## [Task directions]
Count, in the entries below, the lines in which "Blender" occurs. Give the number, nothing more.

## [Source data]

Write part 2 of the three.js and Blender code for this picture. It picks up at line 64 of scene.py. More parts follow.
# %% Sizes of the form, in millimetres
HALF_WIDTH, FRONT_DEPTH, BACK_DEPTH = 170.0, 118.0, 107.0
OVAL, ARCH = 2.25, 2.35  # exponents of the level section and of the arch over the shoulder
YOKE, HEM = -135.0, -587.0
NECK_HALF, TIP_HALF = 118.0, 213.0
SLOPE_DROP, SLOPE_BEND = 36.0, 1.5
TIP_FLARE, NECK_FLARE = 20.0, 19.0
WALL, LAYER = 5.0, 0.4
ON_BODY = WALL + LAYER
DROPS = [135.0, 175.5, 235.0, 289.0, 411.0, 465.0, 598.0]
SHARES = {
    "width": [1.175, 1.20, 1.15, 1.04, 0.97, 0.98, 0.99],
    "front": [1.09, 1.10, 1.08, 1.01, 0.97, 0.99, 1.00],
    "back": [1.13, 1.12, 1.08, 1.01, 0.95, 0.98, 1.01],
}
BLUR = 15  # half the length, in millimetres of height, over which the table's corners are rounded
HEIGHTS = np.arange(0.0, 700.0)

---

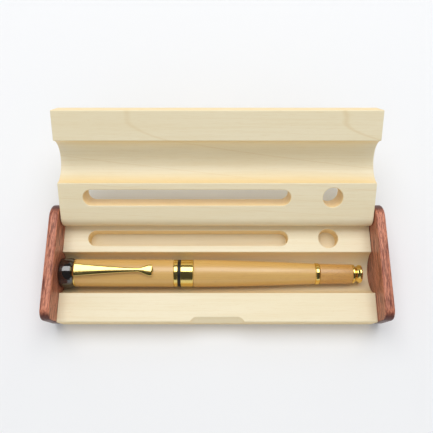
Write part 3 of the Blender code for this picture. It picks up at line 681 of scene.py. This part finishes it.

## [Solution to the exercise]
2